→ **What you will do**
From the entries below, copy exactly the lines from the one that contains "0.28, 0.24), 0.5)" through the one that contains "skins, metals, light", both included, and only those.

→ **Material for this task**

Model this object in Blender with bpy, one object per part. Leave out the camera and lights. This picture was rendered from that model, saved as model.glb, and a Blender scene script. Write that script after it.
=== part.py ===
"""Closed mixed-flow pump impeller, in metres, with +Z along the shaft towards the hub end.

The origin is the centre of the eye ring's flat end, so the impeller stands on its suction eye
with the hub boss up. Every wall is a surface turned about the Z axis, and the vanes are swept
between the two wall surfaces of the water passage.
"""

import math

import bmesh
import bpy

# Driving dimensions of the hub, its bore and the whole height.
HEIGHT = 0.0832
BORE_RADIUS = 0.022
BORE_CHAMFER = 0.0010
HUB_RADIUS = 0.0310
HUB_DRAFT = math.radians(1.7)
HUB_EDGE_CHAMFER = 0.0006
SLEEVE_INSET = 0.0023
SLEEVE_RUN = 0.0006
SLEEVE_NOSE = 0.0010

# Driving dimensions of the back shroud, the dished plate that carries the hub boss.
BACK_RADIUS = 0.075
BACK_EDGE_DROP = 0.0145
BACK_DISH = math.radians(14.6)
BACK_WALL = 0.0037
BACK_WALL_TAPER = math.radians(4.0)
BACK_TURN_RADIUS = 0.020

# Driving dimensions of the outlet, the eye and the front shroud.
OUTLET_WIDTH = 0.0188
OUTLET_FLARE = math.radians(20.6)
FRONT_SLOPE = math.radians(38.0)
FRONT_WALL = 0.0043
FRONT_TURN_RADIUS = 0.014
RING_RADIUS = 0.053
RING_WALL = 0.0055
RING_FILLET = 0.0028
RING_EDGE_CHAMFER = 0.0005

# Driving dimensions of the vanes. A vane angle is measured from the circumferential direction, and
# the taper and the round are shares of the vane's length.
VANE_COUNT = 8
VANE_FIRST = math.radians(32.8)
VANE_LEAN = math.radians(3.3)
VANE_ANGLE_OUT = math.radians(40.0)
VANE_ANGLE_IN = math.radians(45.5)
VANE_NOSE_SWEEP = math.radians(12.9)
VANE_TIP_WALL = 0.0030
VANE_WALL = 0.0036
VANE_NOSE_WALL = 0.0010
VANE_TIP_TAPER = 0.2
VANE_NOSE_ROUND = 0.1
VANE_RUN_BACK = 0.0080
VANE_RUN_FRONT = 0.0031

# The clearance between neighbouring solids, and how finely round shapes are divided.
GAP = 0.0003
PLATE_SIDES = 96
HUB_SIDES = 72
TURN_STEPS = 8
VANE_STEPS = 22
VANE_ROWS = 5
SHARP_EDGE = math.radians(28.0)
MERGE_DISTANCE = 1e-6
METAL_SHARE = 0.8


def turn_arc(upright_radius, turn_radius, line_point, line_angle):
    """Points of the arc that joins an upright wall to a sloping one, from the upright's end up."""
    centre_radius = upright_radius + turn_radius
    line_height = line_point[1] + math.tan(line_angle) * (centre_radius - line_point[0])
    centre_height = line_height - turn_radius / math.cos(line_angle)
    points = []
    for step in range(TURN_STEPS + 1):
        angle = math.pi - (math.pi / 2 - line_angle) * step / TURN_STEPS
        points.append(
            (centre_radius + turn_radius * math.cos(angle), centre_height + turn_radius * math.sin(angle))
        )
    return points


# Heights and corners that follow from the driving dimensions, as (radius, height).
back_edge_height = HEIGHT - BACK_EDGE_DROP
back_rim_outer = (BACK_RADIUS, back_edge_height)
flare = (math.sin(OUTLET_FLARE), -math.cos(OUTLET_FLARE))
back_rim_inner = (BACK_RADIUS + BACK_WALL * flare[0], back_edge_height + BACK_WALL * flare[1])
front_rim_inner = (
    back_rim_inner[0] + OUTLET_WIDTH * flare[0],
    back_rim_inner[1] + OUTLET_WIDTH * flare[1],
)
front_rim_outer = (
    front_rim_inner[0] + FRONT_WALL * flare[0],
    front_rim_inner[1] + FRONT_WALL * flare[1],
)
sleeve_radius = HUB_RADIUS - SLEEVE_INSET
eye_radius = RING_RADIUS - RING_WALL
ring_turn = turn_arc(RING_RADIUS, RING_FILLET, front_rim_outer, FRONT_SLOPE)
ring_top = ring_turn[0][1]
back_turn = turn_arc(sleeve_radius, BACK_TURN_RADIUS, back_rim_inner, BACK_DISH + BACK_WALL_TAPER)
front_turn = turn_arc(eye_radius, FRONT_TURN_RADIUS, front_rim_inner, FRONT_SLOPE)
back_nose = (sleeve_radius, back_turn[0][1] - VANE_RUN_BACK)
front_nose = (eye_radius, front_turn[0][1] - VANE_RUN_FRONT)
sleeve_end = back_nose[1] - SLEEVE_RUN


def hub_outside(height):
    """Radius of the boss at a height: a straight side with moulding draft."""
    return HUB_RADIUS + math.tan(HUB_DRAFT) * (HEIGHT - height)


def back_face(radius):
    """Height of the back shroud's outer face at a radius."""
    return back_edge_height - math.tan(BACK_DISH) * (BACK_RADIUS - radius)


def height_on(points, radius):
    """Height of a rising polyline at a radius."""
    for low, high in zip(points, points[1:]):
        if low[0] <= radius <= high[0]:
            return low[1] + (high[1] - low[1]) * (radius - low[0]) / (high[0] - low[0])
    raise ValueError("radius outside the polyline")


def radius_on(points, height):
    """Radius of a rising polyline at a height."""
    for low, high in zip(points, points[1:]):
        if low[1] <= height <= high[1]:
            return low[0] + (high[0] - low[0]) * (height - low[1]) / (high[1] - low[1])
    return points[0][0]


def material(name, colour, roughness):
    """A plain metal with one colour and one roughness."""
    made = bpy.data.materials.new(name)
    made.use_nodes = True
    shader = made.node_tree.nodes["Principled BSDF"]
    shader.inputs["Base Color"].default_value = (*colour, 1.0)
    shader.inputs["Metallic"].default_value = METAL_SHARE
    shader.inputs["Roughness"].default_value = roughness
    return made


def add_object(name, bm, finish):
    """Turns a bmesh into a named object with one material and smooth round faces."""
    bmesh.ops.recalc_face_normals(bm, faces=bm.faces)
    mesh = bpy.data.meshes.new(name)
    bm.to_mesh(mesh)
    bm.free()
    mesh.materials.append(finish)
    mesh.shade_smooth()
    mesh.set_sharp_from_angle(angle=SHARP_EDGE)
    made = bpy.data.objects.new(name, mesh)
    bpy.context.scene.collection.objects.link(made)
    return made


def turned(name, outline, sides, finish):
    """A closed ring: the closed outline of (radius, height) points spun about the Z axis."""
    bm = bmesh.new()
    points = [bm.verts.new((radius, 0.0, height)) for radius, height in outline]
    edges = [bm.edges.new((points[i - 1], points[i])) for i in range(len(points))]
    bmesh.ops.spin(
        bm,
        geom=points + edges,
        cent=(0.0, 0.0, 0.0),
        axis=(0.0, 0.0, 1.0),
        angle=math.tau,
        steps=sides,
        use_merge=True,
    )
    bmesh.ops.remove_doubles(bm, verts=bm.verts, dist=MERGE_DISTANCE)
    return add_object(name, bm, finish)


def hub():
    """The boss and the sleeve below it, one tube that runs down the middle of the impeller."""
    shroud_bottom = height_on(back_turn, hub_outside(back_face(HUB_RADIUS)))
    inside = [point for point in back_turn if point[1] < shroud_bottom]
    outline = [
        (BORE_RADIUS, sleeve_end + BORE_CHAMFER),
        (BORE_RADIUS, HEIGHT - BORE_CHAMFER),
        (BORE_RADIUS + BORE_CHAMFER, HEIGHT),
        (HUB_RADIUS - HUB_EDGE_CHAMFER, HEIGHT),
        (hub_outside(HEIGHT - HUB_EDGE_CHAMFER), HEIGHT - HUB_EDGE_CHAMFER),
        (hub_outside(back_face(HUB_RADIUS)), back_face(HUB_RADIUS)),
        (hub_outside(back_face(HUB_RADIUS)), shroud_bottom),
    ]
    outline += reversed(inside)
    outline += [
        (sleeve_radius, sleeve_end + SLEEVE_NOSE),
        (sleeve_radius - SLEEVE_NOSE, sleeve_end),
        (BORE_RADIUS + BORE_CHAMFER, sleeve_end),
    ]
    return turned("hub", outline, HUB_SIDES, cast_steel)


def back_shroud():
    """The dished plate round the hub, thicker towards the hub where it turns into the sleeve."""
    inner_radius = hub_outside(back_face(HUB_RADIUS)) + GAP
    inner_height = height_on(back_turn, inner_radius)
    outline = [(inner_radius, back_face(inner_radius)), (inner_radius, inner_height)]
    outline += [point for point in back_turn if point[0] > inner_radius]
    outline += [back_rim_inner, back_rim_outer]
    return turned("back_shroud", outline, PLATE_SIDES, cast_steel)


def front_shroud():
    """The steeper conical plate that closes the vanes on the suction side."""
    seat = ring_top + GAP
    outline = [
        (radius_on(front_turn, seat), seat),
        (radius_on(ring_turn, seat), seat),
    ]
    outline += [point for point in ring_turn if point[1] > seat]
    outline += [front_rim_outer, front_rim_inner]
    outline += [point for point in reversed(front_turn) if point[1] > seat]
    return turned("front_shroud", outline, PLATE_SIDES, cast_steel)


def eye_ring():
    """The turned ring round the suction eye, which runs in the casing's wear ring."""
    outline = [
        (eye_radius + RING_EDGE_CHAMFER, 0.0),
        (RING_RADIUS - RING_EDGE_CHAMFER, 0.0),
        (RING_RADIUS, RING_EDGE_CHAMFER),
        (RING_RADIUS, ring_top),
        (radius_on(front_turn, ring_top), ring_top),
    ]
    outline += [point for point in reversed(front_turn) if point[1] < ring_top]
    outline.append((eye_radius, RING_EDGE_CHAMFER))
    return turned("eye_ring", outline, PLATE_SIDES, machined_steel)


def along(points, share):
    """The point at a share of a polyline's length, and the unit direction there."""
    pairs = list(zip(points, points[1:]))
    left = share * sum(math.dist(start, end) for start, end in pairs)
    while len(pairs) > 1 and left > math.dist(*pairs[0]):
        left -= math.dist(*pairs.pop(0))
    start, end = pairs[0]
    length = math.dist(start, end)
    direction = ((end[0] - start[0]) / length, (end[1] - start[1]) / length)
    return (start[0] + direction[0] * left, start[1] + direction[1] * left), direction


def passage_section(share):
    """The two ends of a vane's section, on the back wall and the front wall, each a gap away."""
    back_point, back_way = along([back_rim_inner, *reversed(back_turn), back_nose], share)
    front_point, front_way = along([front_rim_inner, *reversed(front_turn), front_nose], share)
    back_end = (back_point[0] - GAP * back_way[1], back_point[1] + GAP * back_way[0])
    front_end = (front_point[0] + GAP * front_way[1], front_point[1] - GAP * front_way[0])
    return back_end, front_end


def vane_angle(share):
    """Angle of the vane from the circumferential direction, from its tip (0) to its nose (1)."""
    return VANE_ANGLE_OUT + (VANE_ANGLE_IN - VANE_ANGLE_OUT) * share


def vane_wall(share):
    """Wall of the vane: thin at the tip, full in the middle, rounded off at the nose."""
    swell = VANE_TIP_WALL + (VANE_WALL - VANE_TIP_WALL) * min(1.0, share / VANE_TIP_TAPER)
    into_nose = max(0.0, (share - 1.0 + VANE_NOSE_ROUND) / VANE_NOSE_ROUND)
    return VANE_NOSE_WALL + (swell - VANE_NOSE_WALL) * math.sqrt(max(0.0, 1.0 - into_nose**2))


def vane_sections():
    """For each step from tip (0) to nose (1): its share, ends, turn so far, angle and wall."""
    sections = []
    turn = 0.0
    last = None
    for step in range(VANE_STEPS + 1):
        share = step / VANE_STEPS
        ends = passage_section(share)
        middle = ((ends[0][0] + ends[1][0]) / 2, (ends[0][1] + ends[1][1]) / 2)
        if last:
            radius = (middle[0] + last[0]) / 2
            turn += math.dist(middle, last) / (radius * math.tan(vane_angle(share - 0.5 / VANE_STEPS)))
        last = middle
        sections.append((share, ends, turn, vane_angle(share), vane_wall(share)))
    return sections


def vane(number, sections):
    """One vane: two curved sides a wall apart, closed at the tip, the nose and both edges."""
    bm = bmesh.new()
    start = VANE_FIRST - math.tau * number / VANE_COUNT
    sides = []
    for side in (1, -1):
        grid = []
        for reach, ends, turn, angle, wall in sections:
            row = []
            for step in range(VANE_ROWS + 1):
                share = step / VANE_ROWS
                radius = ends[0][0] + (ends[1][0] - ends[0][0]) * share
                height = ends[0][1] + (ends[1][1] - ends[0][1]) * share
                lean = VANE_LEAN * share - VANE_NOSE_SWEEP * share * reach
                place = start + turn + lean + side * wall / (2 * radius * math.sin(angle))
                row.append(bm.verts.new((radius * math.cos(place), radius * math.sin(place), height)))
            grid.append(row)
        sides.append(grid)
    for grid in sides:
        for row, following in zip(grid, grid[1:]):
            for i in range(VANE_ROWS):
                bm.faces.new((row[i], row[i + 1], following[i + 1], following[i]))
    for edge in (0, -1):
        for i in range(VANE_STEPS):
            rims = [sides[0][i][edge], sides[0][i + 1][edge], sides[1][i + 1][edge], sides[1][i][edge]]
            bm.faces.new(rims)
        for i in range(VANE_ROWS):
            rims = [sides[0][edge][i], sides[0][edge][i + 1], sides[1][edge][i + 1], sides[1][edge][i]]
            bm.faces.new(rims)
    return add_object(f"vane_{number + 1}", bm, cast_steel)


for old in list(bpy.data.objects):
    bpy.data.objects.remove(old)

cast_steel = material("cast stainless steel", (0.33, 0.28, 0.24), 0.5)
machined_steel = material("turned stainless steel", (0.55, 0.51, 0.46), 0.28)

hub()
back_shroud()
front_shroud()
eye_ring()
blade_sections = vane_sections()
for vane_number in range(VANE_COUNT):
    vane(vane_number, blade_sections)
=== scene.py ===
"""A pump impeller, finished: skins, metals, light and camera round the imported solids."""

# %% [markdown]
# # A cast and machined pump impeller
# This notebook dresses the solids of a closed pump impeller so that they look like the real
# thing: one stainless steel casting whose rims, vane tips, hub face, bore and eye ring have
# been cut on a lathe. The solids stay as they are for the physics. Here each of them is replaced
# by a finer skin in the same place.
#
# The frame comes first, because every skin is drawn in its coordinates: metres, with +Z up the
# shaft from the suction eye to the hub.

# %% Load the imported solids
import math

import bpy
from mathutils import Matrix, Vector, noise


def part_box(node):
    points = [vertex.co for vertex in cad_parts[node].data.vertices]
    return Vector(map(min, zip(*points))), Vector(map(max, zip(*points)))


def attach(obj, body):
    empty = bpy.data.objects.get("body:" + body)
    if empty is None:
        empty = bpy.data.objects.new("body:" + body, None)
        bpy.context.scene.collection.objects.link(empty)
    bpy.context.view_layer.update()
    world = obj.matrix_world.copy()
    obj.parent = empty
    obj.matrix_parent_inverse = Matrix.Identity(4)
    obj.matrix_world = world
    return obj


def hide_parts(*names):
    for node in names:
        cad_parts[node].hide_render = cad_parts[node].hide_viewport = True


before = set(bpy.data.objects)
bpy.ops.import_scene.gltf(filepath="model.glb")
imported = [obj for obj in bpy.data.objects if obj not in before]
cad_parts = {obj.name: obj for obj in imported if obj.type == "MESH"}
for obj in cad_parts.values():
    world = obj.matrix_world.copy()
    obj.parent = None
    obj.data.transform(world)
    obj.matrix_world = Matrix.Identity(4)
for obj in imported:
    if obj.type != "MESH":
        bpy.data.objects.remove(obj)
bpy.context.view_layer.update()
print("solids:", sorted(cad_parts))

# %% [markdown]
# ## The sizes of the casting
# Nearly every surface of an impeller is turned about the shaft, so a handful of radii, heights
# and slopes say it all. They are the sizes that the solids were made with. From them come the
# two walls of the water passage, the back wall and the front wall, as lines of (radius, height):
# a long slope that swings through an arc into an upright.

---

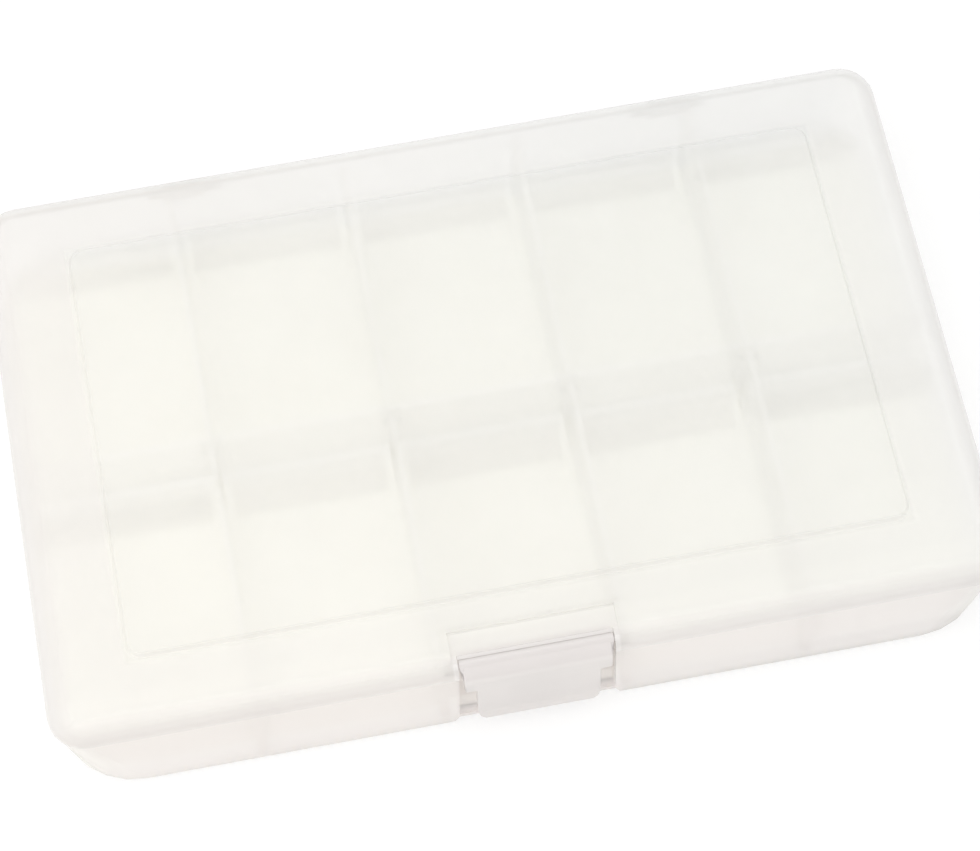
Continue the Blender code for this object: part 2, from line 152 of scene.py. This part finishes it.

--

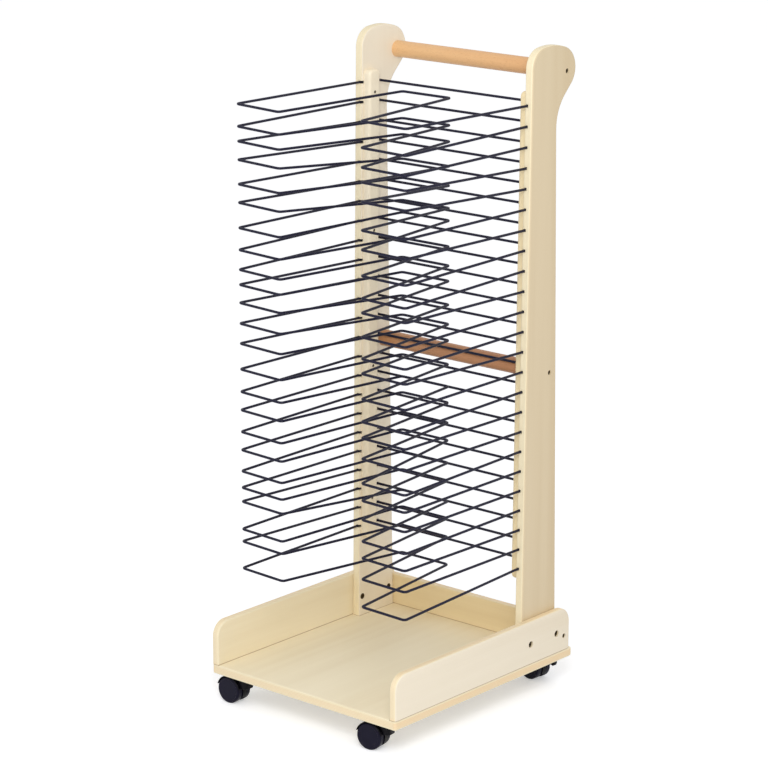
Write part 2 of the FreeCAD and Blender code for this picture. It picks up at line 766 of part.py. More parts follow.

→ **Task solution**
cast_steel = material("cast stainless steel", (0.33, 0.28, 0.24), 0.5)
machined_steel = material("turned stainless steel", (0.55, 0.51, 0.46), 0.28)

hub()
back_shroud()
front_shroud()
eye_ring()
blade_sections = vane_sections()
for vane_number in range(VANE_COUNT):
    vane(vane_number, blade_sections)
=== scene.py ===
"""A pump impeller, finished: skins, metals, light and camera round the imported solids."""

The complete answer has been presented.